With all that said, I’m very much still a work in process. That baggage I mentioned? I’m carrying less around than I used to, but I’ve got some to discard still. I’ve still got some shit I’m working on and trying to work through, but I’ll get there. I’m in a position where I can get to where I want to be. Not taking my medication, not even getting my prescription, that’s like, I don’t know, man…that behaviour was way more self-destructive than any drinks I’ve drank, than any drugs I’ve done. 100% for sure. Were drinking and drugs going to kill me? They very well could have and that’s probably another story entirely, but I can tell you without a doubt that the path I was on was not going anywhere good. What it had already cost me was probably nothing compared to what it would cost me and I don’t think that’s hyperbole at all. I don’t think that’s being dramatic or romanticizing or Byronicizing (you know, like Lord Byron) anything at all.
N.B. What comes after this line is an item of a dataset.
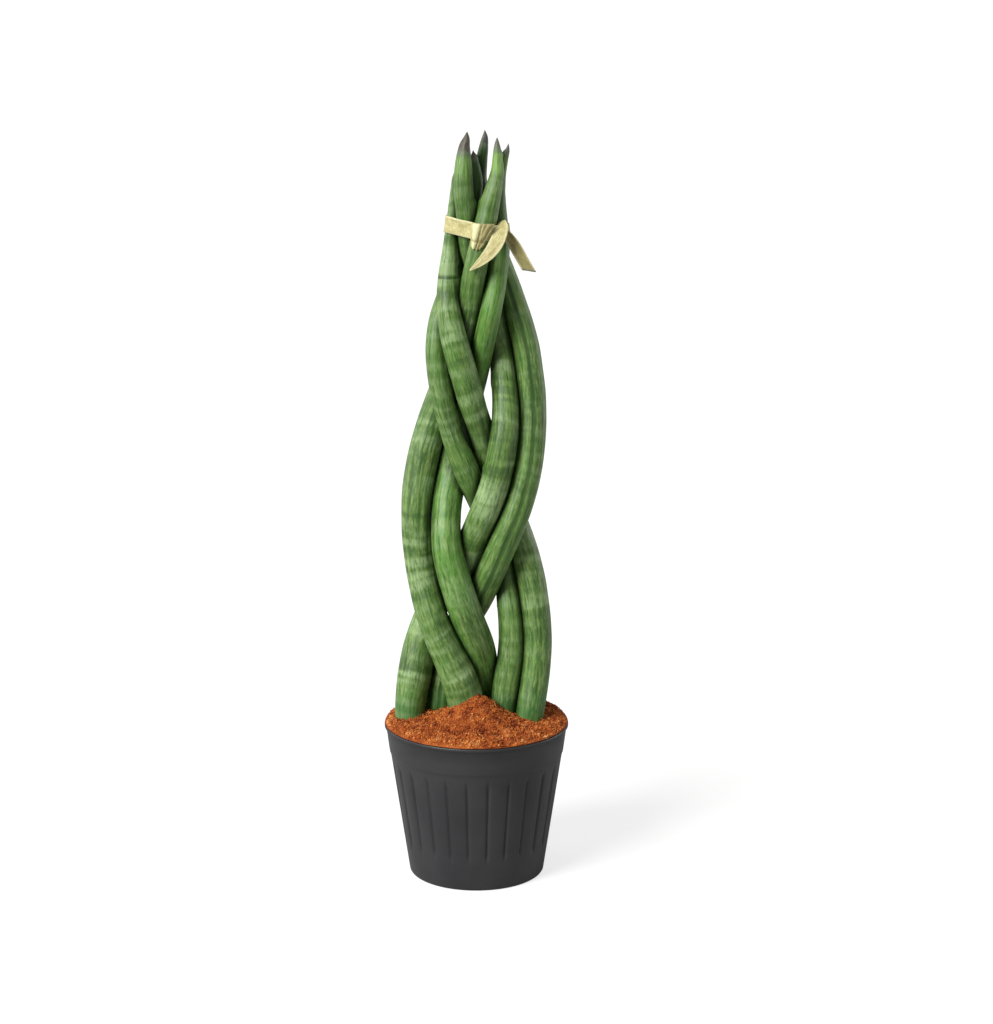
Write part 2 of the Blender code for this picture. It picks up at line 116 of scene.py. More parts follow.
class Maker:
    # adds nodes to a tree and joins them by name
    def __init__(self, tree):
        self.tree = tree

    def add(self, kind, **values):
        node = self.tree.nodes.new("ShaderNode" + kind)
        for key, value in values.items():
            if hasattr(node, key):
                setattr(node, key, value)
        return node

    def join(self, source, target):
        self.tree.links.new(source, target)

    def put(self, value, socket):
        if hasattr(value, "is_linked"):
            self.join(value, socket)
        else:
            socket.default_value = value

    def math(self, what, a, b=0.0, c=0.0):
        node = self.add("Math", operation=what)
        for value, socket in zip((a, b, c), node.inputs):
            self.put(value, socket)
        return node.outputs[0]

    def mapRange(self, value, low, high, toLow=0.0, toHigh=1.0):
        node = self.add("MapRange", interpolation_type="SMOOTHSTEP")
        given = {"Value": value, "From Min": low, "From Max": high, "To Min": toLow, "To Max": toHigh}
        for name, number in given.items():
            self.put(number, node.inputs[name])
        return node.outputs[0]

    def mix(self, factor, a, b):
        node = self.add("Mix", data_type="RGBA")
        self.put(factor, node.inputs[0])
        self.put(a, node.inputs[6])
        self.put(b, node.inputs[7])
        return node.outputs[2]

    def blend(self, factor, a, b):
        node = self.add("Mix", data_type="FLOAT")
        self.put(factor, node.inputs[0])
        self.put(a, node.inputs[2])
        self.put(b, node.inputs[3])
        return node.outputs[0]

    # x, y and z of a vector
    def parts(self, vector):
        node = self.add("SeparateXYZ")
        self.put(vector, node.inputs[0])
        return node.outputs

    def attribute(self, name, output="Vector"):
        return self.add("Attribute", attribute_name=name).outputs[output]

    def scaled(self, vector, scale):
        node = self.add("VectorMath", operation="MULTIPLY")
        self.put(vector, node.inputs[0])
        self.put(scale, node.inputs[1])
        return node.outputs[0]

    def moved(self, vector, offset):
        node = self.add("VectorMath", operation="ADD")
        self.put(vector, node.inputs[0])
        self.put(offset, node.inputs[1])
        return node.outputs[0]

    def noise(self, vector, scale=1.0, detail=2.0, roughness=0.5):
        node = self.add("TexNoise")
        given = {"Vector": vector, "Scale": scale, "Detail": detail, "Roughness": roughness}
        for name, value in given.items():
            self.put(value, node.inputs[name])
        return node.outputs["Fac"]

    # how far a tone goes over to a color, by a range of a mask and a share
    def tint(self, tone, color, mask, low, high, share=1.0):
        return self.mix(self.math("MULTIPLY", self.mapRange(mask, low, high), share), tone, color)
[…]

Don’t take your pills? Go nuts, but get in line to check out sooner than if you take your pills.

About Tristan Baggins

I have always wondered where to start with these bios, but I guess it’s always best to start at the beginning. I’m in my early-30s and I’m passionate about NBA basketball, heavy metal, hardcore, my cat, my friends, writing prose and poetry, helping people, craft beer and mental health. I am also diagnosed with Bipolar II; the clinical definition might have changed with the release of DSM V, but the title doesn’t change my experience. The bulk of my 20’s were defined by erratic behaviour, depression, paranoia, anxiety, and, if I’m being honest with myself, a lot of inadvertent self-harm and self-destructive behaviour. What I learned coming through on the other side of the tunnel is that the light’s there, it’s not a myth, and it’s worth reaching towards.